--- start Data section ---
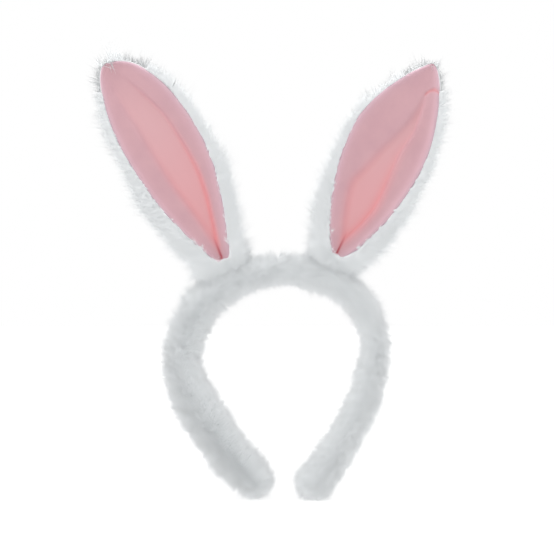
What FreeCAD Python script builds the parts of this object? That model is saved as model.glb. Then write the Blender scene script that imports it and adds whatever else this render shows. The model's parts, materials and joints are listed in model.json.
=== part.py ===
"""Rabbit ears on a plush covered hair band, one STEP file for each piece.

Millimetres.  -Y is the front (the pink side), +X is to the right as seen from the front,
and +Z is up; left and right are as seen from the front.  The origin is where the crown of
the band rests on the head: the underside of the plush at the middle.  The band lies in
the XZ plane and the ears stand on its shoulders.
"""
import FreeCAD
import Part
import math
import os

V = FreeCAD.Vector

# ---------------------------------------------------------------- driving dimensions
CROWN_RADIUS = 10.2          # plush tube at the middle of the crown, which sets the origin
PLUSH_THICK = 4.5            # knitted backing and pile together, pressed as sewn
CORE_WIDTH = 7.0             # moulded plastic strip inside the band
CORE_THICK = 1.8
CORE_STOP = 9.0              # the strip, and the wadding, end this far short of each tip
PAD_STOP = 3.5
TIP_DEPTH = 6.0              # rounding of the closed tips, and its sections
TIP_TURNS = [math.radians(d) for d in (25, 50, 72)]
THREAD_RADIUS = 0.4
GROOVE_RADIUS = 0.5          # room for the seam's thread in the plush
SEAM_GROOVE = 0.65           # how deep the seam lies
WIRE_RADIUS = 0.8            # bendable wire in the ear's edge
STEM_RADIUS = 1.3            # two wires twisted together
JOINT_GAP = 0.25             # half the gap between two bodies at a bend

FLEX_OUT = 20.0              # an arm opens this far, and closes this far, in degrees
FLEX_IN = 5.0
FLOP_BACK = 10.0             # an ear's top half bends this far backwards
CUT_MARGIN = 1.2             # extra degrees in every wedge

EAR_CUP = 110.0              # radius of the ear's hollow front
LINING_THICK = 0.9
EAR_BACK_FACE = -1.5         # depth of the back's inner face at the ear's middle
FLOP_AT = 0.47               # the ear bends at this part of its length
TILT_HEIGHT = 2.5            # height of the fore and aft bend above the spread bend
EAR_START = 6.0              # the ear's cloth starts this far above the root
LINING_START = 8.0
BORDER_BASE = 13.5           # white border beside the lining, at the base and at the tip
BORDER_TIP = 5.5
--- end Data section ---
• [Objective]: Every line above should be written out again exactly as it stands.

• [Solution]:
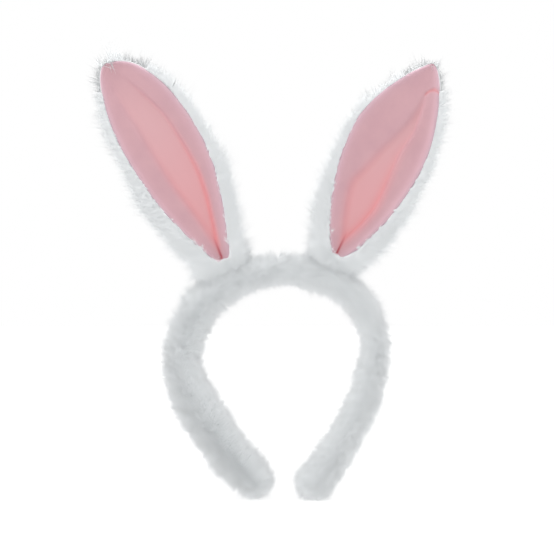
What FreeCAD Python script builds the parts of this object? That model is saved as model.glb. Then write the Blender scene script that imports it and adds whatever else this render shows. The model's parts, materials and joints are listed in model.json.
=== part.py ===
"""Rabbit ears on a plush covered hair band, one STEP file for each piece.

Millimetres.  -Y is the front (the pink side), +X is to the right as seen from the front,
and +Z is up; left and right are as seen from the front.  The origin is where the crown of
the band rests on the head: the underside of the plush at the middle.  The band lies in
the XZ plane and the ears stand on its shoulders.
"""
import FreeCAD
import Part
import math
import os

V = FreeCAD.Vector

# ---------------------------------------------------------------- driving dimensions
CROWN_RADIUS = 10.2          # plush tube at the middle of the crown, which sets the origin
PLUSH_THICK = 4.5            # knitted backing and pile together, pressed as sewn
CORE_WIDTH = 7.0             # moulded plastic strip inside the band
CORE_THICK = 1.8
CORE_STOP = 9.0              # the strip, and the wadding, end this far short of each tip
PAD_STOP = 3.5
TIP_DEPTH = 6.0              # rounding of the closed tips, and its sections
TIP_TURNS = [math.radians(d) for d in (25, 50, 72)]
THREAD_RADIUS = 0.4
GROOVE_RADIUS = 0.5          # room for the seam's thread in the plush
SEAM_GROOVE = 0.65           # how deep the seam lies
WIRE_RADIUS = 0.8            # bendable wire in the ear's edge
STEM_RADIUS = 1.3            # two wires twisted together
JOINT_GAP = 0.25             # half the gap between two bodies at a bend

FLEX_OUT = 20.0              # an arm opens this far, and closes this far, in degrees
FLEX_IN = 5.0
FLOP_BACK = 10.0             # an ear's top half bends this far backwards
CUT_MARGIN = 1.2             # extra degrees in every wedge

EAR_CUP = 110.0              # radius of the ear's hollow front
LINING_THICK = 0.9
EAR_BACK_FACE = -1.5         # depth of the back's inner face at the ear's middle
FLOP_AT = 0.47               # the ear bends at this part of its length
TILT_HEIGHT = 2.5            # height of the fore and aft bend above the spread bend
EAR_START = 6.0              # the ear's cloth starts this far above the root
LINING_START = 8.0
BORDER_BASE = 13.5           # white border beside the lining, at the base and at the tip
BORDER_TIP = 5.5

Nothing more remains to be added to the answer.